* **PROBLEM STATEMENT**
Output the lines below exactly, please, from the first line until the line with "import Module from 'manifold-3d';", counting both.

----

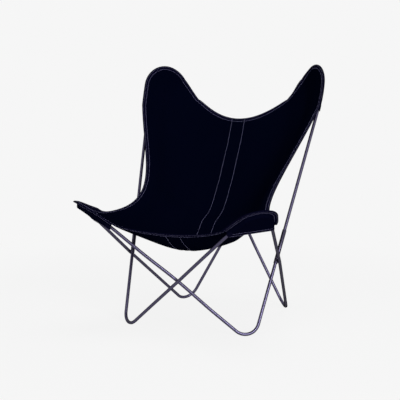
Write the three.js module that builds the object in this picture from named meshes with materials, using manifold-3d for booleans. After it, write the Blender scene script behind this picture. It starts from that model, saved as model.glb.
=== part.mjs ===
// Butterfly sling chair: two rings of bent steel rod carry a canvas sling by four corner pockets.
// Millimetres, +Z up, the chair faces -Y. Lengths along Y are written from a line between the feet and
// are shifted at the end, so that the origin lies on the floor below the middle of the chair's box.

import * as THREE from 'three';
import { mergeVertices } from 'three/addons/utils/BufferGeometryUtils.js';
import Module from 'manifold-3d';

// Rod frame. A ring has four corners: a front foot, a back foot, a front point and a top point.
// A corner's place is where the two straight arms would meet if the bend were sharp.
const rod_diameter = 11;
const foot_bend_radius = 48;
const front_bend_radius = 46;
const top_bend_radius = 60;
const front_foot_half = 236;
const front_foot_y = -236;
const back_foot_half = 202;
const back_foot_y = 236;
const front_point_half = 342;
const front_point_y = -419;
const front_point_z = 472;
const top_point_half = 365;
const top_point_y = 305;
const top_point_z = 990;
const foot_flat_depth = 0.4;

// The sling's pull bends the points: the top ones lean to the sitter, the front ones a little away.
const top_lean = 22;
const top_lean_reach = 155;
const front_lean = -11;
const front_lean_reach = 120;

// Where two rods cross, each is sprung aside over this length on both sides of the crossing.
const spring_reach = 165;

// Joint sleeve on each long leg, and the weld beads at the crossings.
const sleeve_diameter = 14;
const sleeve_length = 120;
const sleeve_chamfer = 1;
const sleeve_start = 285;
const rod_end_gap = 4;
const weld_length = 12;
const weld_width = 8;

// Clearances: between pieces that touch, and between cloth layers in a sewn pocket.
const fit_gap = 0.3;
const layer_gap = 1.2;

// Canvas, hems and seams.
const cloth_thickness = 1.5;
const hem_width = 15;
const centre_band_width = 50;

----

* **SOLUTION FOR THIS TASK**
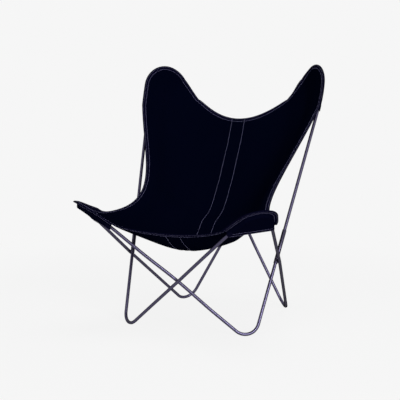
Write the three.js module that builds the object in this picture from named meshes with materials, using manifold-3d for booleans. After it, write the Blender scene script behind this picture. It starts from that model, saved as model.glb.
=== part.mjs ===
// Butterfly sling chair: two rings of bent steel rod carry a canvas sling by four corner pockets.
// Millimetres, +Z up, the chair faces -Y. Lengths along Y are written from a line between the feet and
// are shifted at the end, so that the origin lies on the floor below the middle of the chair's box.

import * as THREE from 'three';
import { mergeVertices } from 'three/addons/utils/BufferGeometryUtils.js';
import Module from 'manifold-3d';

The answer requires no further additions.